Why do execs think they want to tweet about their organizations? Best reason -- it's a terse marketing channel for searchers to find what they need and for those who want to be found to have their messages heard. So that's the upside.

But let me add a few other negatives that may drive me to post but not follow, and perhaps to also abandon Twitter altogether:

  1. Your profile is topical and non-personal -- but you are otherwise. You help seniors find housing, provide homecare services, help assisted living facility owners market their product, and so on. Or your technology is a fabulous advance on offerings to seniors. But your tweets are about being stuck in an airport, getting a drink between ballgame innings, making more Starbucks visits, or far more personal.  Forget it -- only your friends will care -- and even they may tire.
  2. Your profile is personal -- but you mean business.
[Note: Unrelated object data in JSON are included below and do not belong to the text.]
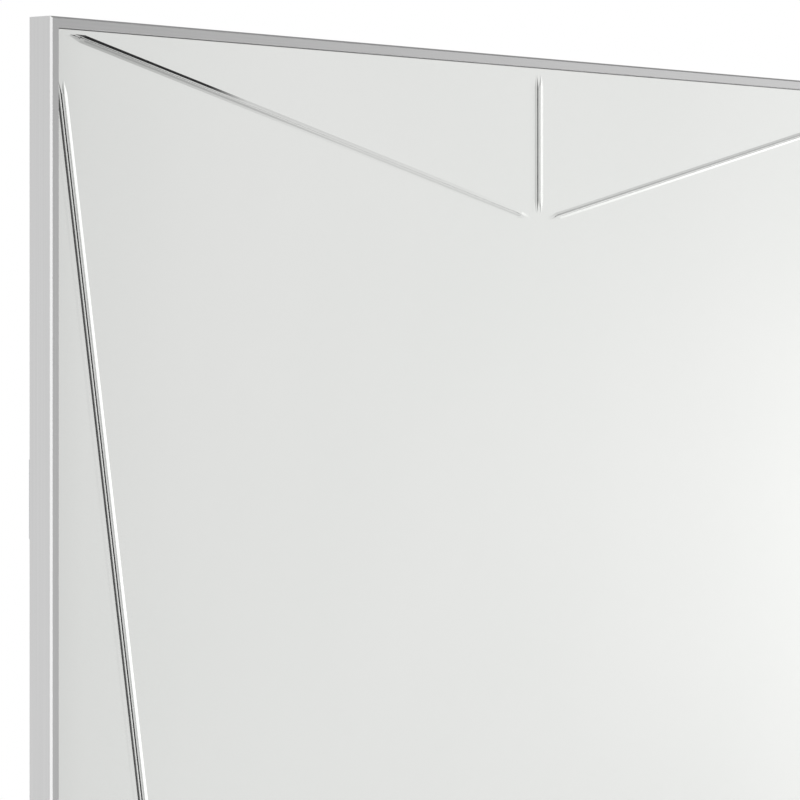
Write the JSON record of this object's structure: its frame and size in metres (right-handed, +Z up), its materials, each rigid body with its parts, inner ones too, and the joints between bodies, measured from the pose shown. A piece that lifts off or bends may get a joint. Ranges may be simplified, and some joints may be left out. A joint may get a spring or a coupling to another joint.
{
  "type": "framed wall mirror",
  "caption": "Large rectangular wall mirror: glass with V-cut star grooves in a slim mitred metal frame, with clamped D-ring hangers and wall bumpers on the back.",
  "frame": {"origin": "middle of the mirror on the wall plane, which the four bumpers touch", "axes": "+X to the viewer's right, +Y into the wall, +Z up in portrait; the mirror faces -Y"},
  "size_m": [0.914, 0.023, 1.219],
  "materials": {
    "frame_metal": "satin polished, clear anodised",
    "glass": "clear float glass, polished grooves",
    "silver": "silvered mirror",
    "back_paint": "grey mirror backing paint",
    "hardboard": "brown hardboard",
    "block_rubber": "black rubber",
    "spring_steel": "blued spring steel",
    "screw_steel": "bright zinc",
    "zinc_plate": "bright zinc plated",
    "ring_wire": "nickel plated wire",
    "bumper_rubber": "soft black rubber"
  },
  "bodies": {
    "mirror": {"backing_board": "hardboard", "bottom_rail": "frame_metal", "corner_backing_plate_bottom_left": "zinc_plate", "corner_backing_plate_bottom_right": "zinc_plate", "corner_backing_plate_top_left": "zinc_plate", "corner_backing_plate_top_right": "zinc_plate", "corner_key_bottom_left": "zinc_plate", "corner_key_bottom_right": "zinc_plate", "corner_key_top_left": "zinc_plate", "corner_key_top_right": "zinc_plate", "corner_set_screws_bottom_left": "screw_steel", "corner_set_screws_bottom_right": "screw_steel", "corner_set_screws_top_left": "screw_steel", "corner_set_screws_top_right": "screw_steel", "hanger_clamp_bottom": "zinc_plate", "hanger_clamp_left": "zinc_plate", "hanger_clamp_right": "zinc_plate", "hanger_clamp_top": "zinc_plate", "hanger_plate_bottom": "zinc_plate", "hanger_plate_left": "zinc_plate", "hanger_plate_right": "zinc_plate", "hanger_plate_top": "zinc_plate", "hanger_screws_bottom": "screw_steel", "hanger_screws_left": "screw_steel", "hanger_screws_right": "screw_steel", "hanger_screws_top": "screw_steel", "left_stile": "frame_metal", "mirror_glass": "glass", "protective_paint": "back_paint", "right_stile": "frame_metal", "setting_block_left": "block_rubber", "setting_block_right": "block_rubber", "silver_layer": "silver", "spring_clips_bottom": "spring_steel", "spring_clips_left": "spring_steel", "spring_clips_right": "spring_steel", "spring_clips_top": "spring_steel", "top_rail": "frame_metal", "wall_bumper_bottom_left": "bumper_rubber", "wall_bumper_bottom_right": "bumper_rubber", "wall_bumper_top_left": "bumper_rubber", "wall_bumper_top_right": "bumper_rubber"},
    "ring_left": {"hanger_ring_left": "ring_wire"},
    "ring_right": {"hanger_ring_right": "ring_wire"},
    "ring_top": {"hanger_ring_top": "ring_wire"},
    "ring_bottom": {"hanger_ring_bottom": "ring_wire"}
  },
  "joints": [
    {"name": "ring_left_swing", "type": "hinge", "parent": "mirror", "child": "ring_left", "pos_m": [-0.4316, -0.0033, 0.3622], "axis": [1, 0, 0], "range_deg": [0, 200]},
    {"name": "ring_right_swing", "type": "hinge", "parent": "mirror", "child": "ring_right", "pos_m": [0.4316, -0.0033, 0.3622], "axis": [1, 0, 0], "range_deg": [0, 200]},
    {"name": "ring_top_swing", "type": "hinge", "parent": "mirror", "child": "ring_top", "pos_m": [-0.2597, -0.0033, 0.5841], "axis": [0, 0, 1], "range_deg": [0, 200]},
    {"name": "ring_bottom_swing", "type": "hinge", "parent": "mirror", "child": "ring_bottom", "pos_m": [-0.2597, -0.0033, -0.5841], "axis": [0, 0, 1], "range_deg": [0, 200]}
  ]
}
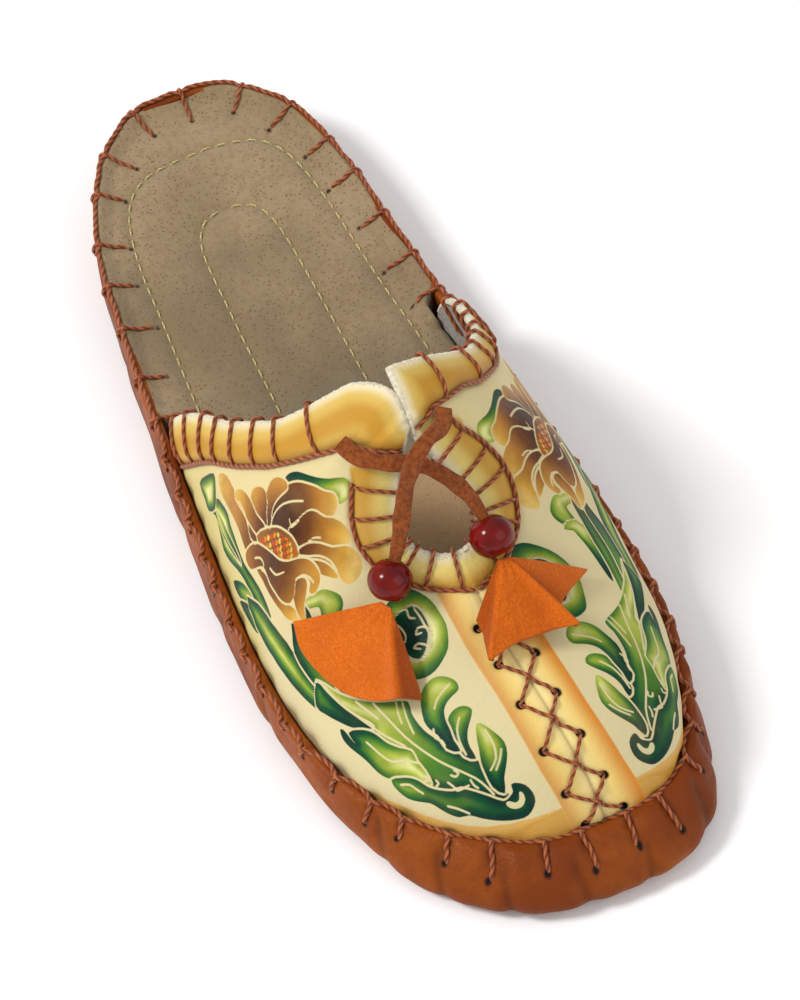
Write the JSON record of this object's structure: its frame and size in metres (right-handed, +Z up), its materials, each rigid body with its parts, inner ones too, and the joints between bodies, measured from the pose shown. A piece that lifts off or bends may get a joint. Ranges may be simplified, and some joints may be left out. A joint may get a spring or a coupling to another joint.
{
  "type": "backless babouche slipper",
  "caption": "Backless leather slipper with a painted vamp laced down the middle, a keyhole throat with beaded tassel thongs, a padded insole and a soft sole turned up as a stitched rand.",
  "frame": {"origin": "on the floor, on the flat underside of the sole, under the middle of the rand's stitched edge", "axes": "+X to the toe, +Y to the wearer's left, +Z up"},
  "size_m": [0.2597, 0.0945, 0.085],
  "materials": {
    "sole_leather": "soft, low sheen",
    "insole_suede": "matte suede with pores",
    "painted_leather": "smooth, satin, hand painted",
    "brown_cord": "matte twisted cord",
    "thong_suede": "matte suede",
    "red_wood": "glossy lacquer",
    "orange_suede": "matte suede"
  },
  "bodies": {
    "root": {"sole": "sole_leather", "insole": "insole_suede", "upper": "painted_leather", "seam_lacing": "brown_cord", "thong_right": "thong_suede", "bead_right": "red_wood", "tassel_right": "orange_suede", "thong_left": "thong_suede", "bead_left": "red_wood", "tassel_left": "orange_suede"}
  },
  "joints": []
}
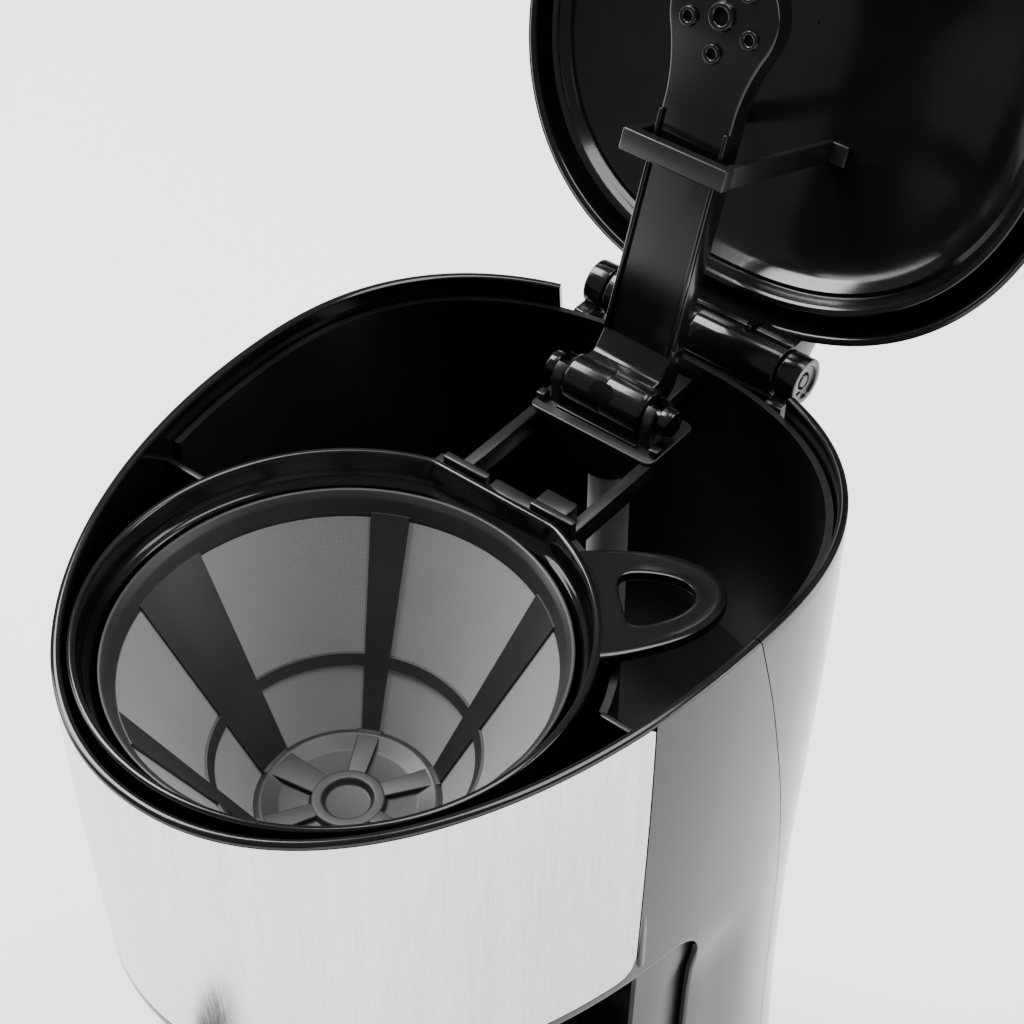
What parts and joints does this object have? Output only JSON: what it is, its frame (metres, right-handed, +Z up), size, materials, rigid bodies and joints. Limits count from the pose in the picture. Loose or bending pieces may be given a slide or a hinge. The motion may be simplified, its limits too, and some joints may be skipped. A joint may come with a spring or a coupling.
{
  "type": "drip coffee maker",
  "caption": "Drip coffee maker with a flip-up lid, swinging spray arm, lift-out basket with reusable filter, rear water tank and glass carafe on a warming plate.",
  "frame": {"origin": "on the standing surface, below the middle of the bounding box with the lid open", "axes": "+Z up, -Y is the front with the steel panel and the carafe's handle, +X is the right-hand side with the switch; the lid's hinge runs along X at the back"},
  "size_m": [0.1617, 0.3174, 0.4621],
  "materials": {
    "gloss_black": "glossy moulded black",
    "satin_black": "satin moulded black",
    "dark_grey": "satin dark grey",
    "brushed_panel": "fine upright brushing",
    "bright_metal": "polished",
    "cast_metal": "cast, dull",
    "coated_metal": "dark non-stick coating",
    "silicone": "translucent light grey",
    "black_rubber": "matt",
    "nylon_weave": "fine open weave",
    "clear_glass": "clear"
  },
  "bodies": {
    "housing": {"front_housing": "gloss_black", "rear_cover": "gloss_black", "steel_front_panel": "brushed_panel", "water_tank": "satin_black", "bridge_frame": "satin_black", "riser_tube": "silicone", "bottom_cover": "satin_black", "cover_screw_1": "bright_metal", "cover_screw_2": "bright_metal", "cover_screw_3": "bright_metal", "cover_screw_4": "bright_metal", "rubber_foot_1": "black_rubber", "rubber_foot_2": "black_rubber", "rubber_foot_3": "black_rubber", "rubber_foot_4": "black_rubber", "warming_plate": "coated_metal", "plate_gasket": "silicone", "heating_tube": "cast_metal", "thermostat": "bright_metal", "thermal_fuse": "cast_metal", "check_valve": "satin_black", "inlet_hose": "silicone", "outlet_hose": "silicone", "switch_bezel": "satin_black", "cord_gland": "black_rubber", "hinge_pin": "bright_metal"},
    "switch": {"power_switch": "satin_black"},
    "basket": {"basket_holder": "gloss_black", "valve_spring": "bright_metal"},
    "filter": {"filter_frame": "dark_grey", "filter_mesh": "nylon_weave"},
    "valve": {"drip_valve": "satin_black"},
    "carafe": {"carafe_glass": "clear_glass", "carafe_band": "bright_metal", "carafe_handle": "gloss_black"},
    "carafe_cover": {"carafe_lid": "gloss_black"},
    "arm": {"spray_arm": "gloss_black"},
    "top_lid": {"lid": "gloss_black", "lid_liner": "gloss_black", "lid_strap": "gloss_black"}
  },
  "joints": [
    {"name": "lid_hinge", "type": "hinge", "parent": "housing", "child": "top_lid", "pos_m": [0, 0.0813, 0.269], "axis": [-1, 0, 0], "range_deg": [-110, 0]},
    {"name": "arm_pivot", "type": "hinge", "parent": "housing", "child": "arm", "pos_m": [0, 0.0438, 0.272], "axis": [-1, 0, 0], "range_deg": [-110, 0]},
    {"name": "basket_lift", "type": "slide", "parent": "housing", "child": "basket", "axis": [0, 0, 1], "range_m": [0, 0.1]},
    {"name": "filter_lift", "type": "slide", "parent": "basket", "child": "filter", "axis": [0, 0, 1], "range_m": [0, 0.08]},
    {"name": "valve_plunger", "type": "slide", "parent": "basket", "child": "valve", "axis": [0, 0, 1], "range_m": [0, 0.003], "stiffness_N_per_m": 200, "springref_m": -0.002, "deforming": ["valve_spring"]},
    {"name": "switch_rocker", "type": "hinge", "parent": "housing", "child": "switch", "pos_m": [0.0762, -0.0317, 0.022], "axis": [0, 0, 1], "range_deg": [0, 14]},
    {"name": "carafe_slide", "type": "slide", "parent": "housing", "child": "carafe", "axis": [0, -1, 0], "range_m": [0, 0.16]},
    {"name": "carafe_lid_twist", "type": "hinge", "parent": "carafe", "child": "carafe_cover", "pos_m": [0, -0.0597, 0.165], "axis": [0, 0, 1], "range_deg": [0, 60]}
  ],
  "couplings": [
    {"joint": "arm_pivot", "follows": "lid_hinge", "ratio": 1}
  ]
}
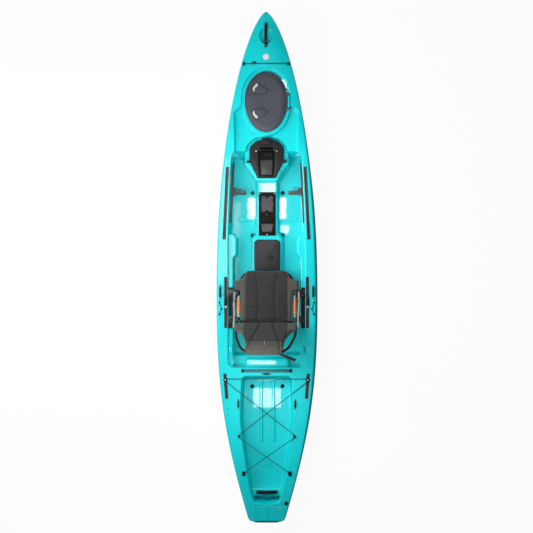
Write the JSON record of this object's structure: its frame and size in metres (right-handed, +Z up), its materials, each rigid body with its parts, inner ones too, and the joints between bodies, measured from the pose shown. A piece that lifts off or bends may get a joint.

You love certain types of jazz, hangouts in Seattle bars and adore wind surfing. You follow (for marketing and otherwise incomprehensible reasons) those with more business-oriented profiles. So 'XYZ-stalker' is now following me on Twitter and even e-mailing me with offers to overhaul my website. I won't follow -- but I will be puzzled.
  3. Like Number 3 above -- but worse. You not only offer news about Congressional happenings, but you do so 9 times in one hour. What a mess to wade through. See ya.
  4. You tweet inpenetrable and highly specific replies to others.  Here's where 'reply privately' might be useful. Or what the heck -- go for it -- use e-mail.
  5. You link to other sites (like your blog), but summary reason is unclear.  Scanning tweets is impossible if you have to exit to link to a post to know what someone is talking about. Certainly I worry about this with my tweets of blog posts.  And for those who find the observations unclear that accompany my posts, I apologize. I will try harder -- at least until I become a Twitter Quitter.

One of the nightmares about Facebook, despite its enormous following, is to launch it to find something about a business, but end up looking at Mary Sue looking intoxicated at a bar.  Twitter is so terse, you'd think that was impossible. You'd be wrong. Turns out pictures aren't the only way to drive Internet users crazy.

For more thoughts from others on why Twitter is annoying or why the above is wrong, just type 'Twitter Annoying' into a search box. So many bloggers, so little life.

Please feel free to add your worries about Twitter.

 

Comments

A serious experiment -- a recap of a Twitter conversation among interested parties about the topic of mobile health. You can't make this up. Study the required terseness of response, the necessity of multiple tweets to communicate a thought. Then look at the embedded #identity of replies to replies that further reduce the available space to assert a point, and then see how ideas are further shortened by embedded links to other sites. So to communicate text, we have gone from e-mail (too many), to blogging (too wordy), to Twitter, the strangulation of language to match the ever-more-fleeting attention span of on-the-road readers of smart phones.

Sigh. Once you have a hammer, everything looks like a nail.